▶ [The exercise]
Give back exactly the lines running from the line that holds "for name, shape" through the line that holds "bpy.data.objects.remove(obj)", ends included, and no other lines.

▶ [Recorded data]

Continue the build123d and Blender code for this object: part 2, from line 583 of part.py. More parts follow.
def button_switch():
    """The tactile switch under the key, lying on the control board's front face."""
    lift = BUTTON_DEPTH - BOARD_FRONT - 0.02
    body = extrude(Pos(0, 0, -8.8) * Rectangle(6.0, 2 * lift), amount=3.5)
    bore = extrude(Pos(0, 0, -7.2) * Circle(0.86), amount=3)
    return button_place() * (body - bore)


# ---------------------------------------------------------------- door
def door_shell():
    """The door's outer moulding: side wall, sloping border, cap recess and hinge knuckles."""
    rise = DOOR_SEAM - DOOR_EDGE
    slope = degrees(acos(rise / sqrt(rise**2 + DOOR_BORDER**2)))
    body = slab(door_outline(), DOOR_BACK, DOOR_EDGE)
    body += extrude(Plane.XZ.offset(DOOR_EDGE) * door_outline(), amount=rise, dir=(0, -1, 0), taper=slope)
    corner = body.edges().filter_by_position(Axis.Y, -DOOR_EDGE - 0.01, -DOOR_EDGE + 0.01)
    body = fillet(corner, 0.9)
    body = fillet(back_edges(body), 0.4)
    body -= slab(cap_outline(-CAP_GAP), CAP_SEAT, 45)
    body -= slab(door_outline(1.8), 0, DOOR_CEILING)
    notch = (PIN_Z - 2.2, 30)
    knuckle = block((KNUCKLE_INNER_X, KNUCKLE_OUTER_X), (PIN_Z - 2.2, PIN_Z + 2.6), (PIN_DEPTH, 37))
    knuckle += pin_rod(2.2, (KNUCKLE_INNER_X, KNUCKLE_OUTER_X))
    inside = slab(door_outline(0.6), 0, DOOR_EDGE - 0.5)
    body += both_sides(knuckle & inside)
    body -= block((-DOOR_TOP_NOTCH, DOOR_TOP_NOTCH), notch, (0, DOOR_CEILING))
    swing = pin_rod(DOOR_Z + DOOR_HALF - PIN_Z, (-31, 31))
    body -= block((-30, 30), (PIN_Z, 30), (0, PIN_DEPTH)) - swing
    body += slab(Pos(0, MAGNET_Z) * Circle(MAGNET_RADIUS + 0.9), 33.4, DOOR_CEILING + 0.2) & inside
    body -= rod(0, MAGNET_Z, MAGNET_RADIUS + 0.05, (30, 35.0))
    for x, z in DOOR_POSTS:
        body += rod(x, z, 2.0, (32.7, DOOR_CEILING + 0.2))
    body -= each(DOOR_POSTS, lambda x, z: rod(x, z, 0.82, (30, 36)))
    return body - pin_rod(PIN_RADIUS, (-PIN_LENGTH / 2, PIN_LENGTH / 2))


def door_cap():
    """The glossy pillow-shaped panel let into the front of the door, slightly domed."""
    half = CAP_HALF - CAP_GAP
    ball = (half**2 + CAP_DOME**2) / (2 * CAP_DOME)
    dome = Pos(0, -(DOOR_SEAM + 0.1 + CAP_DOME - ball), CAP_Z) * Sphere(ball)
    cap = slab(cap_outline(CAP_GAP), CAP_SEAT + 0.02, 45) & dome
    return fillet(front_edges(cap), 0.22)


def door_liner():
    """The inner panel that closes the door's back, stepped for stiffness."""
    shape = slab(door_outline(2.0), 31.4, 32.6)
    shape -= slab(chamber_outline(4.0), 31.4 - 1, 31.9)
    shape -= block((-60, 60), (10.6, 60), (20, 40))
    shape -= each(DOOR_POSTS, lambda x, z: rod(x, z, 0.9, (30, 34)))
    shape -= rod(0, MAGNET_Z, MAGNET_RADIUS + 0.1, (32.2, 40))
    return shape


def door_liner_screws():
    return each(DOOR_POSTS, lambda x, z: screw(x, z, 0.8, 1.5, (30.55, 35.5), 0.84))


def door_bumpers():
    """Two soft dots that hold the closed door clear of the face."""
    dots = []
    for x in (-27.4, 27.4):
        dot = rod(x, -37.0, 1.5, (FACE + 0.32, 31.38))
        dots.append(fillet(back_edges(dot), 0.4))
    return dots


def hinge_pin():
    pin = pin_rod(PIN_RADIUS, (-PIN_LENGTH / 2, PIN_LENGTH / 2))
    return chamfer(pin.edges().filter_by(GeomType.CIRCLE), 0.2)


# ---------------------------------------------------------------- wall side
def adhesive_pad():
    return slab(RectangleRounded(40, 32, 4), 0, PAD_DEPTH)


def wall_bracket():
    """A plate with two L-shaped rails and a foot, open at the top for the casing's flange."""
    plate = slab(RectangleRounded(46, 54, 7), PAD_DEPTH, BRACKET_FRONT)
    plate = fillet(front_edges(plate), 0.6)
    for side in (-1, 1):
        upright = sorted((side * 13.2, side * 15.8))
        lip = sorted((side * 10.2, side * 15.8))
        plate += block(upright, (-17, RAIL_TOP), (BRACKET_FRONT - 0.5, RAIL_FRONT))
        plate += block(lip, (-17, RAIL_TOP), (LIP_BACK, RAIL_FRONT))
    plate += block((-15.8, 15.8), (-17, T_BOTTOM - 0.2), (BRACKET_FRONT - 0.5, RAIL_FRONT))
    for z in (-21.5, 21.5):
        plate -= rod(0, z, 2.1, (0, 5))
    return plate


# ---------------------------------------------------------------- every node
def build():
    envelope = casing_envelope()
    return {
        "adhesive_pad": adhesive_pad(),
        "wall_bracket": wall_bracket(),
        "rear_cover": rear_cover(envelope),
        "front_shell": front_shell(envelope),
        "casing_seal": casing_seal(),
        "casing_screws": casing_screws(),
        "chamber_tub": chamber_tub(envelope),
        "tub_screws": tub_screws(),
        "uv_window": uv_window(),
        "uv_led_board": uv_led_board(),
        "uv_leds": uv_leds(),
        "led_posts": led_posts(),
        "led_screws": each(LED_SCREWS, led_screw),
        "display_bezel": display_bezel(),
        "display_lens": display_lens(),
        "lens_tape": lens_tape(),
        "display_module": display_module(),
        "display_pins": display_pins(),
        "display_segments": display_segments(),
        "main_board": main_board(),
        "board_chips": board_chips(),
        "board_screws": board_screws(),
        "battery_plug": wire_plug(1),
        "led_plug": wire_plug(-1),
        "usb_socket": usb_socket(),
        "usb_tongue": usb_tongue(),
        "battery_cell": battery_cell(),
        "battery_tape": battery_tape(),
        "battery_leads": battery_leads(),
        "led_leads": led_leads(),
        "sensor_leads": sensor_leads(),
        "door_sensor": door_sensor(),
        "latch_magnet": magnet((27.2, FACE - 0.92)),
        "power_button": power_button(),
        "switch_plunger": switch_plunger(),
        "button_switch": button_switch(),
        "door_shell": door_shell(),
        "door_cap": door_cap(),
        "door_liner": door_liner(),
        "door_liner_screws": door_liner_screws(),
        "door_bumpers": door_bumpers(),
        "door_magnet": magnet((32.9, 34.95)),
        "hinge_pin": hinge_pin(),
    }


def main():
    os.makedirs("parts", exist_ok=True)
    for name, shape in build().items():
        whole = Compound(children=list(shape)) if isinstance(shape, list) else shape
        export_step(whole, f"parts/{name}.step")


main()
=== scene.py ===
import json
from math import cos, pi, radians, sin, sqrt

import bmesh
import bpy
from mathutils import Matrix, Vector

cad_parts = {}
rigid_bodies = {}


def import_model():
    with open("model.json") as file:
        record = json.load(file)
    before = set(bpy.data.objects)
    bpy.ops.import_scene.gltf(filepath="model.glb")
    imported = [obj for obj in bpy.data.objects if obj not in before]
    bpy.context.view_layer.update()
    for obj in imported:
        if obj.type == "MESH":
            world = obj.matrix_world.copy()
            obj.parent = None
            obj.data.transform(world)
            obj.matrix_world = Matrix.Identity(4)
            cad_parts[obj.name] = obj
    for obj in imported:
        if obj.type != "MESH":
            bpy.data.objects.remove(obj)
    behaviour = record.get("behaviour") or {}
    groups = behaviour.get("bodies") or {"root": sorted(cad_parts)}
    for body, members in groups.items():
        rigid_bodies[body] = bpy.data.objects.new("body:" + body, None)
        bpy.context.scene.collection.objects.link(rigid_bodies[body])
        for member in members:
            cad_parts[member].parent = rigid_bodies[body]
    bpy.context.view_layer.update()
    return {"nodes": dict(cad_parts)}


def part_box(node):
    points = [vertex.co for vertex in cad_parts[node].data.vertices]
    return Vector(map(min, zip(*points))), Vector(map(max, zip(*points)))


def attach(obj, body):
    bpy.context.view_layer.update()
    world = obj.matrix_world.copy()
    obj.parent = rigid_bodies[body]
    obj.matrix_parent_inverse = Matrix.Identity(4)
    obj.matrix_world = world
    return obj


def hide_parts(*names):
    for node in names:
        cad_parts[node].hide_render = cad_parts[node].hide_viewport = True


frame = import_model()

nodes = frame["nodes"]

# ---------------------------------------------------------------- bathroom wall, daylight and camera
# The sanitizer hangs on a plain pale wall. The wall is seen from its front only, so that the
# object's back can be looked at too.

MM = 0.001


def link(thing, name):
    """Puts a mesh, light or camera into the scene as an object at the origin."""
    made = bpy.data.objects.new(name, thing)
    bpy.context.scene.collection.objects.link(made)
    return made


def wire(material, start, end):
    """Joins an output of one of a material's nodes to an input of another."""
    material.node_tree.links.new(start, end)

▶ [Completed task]
    for name, shape in build().items():
        whole = Compound(children=list(shape)) if isinstance(shape, list) else shape
        export_step(whole, f"parts/{name}.step")


main()
=== scene.py ===
import json
from math import cos, pi, radians, sin, sqrt

import bmesh
import bpy
from mathutils import Matrix, Vector

cad_parts = {}
rigid_bodies = {}


def import_model():
    with open("model.json") as file:
        record = json.load(file)
    before = set(bpy.data.objects)
    bpy.ops.import_scene.gltf(filepath="model.glb")
    imported = [obj for obj in bpy.data.objects if obj not in before]
    bpy.context.view_layer.update()
    for obj in imported:
        if obj.type == "MESH":
            world = obj.matrix_world.copy()
            obj.parent = None
            obj.data.transform(world)
            obj.matrix_world = Matrix.Identity(4)
            cad_parts[obj.name] = obj
    for obj in imported:
        if obj.type != "MESH":
            bpy.data.objects.remove(obj)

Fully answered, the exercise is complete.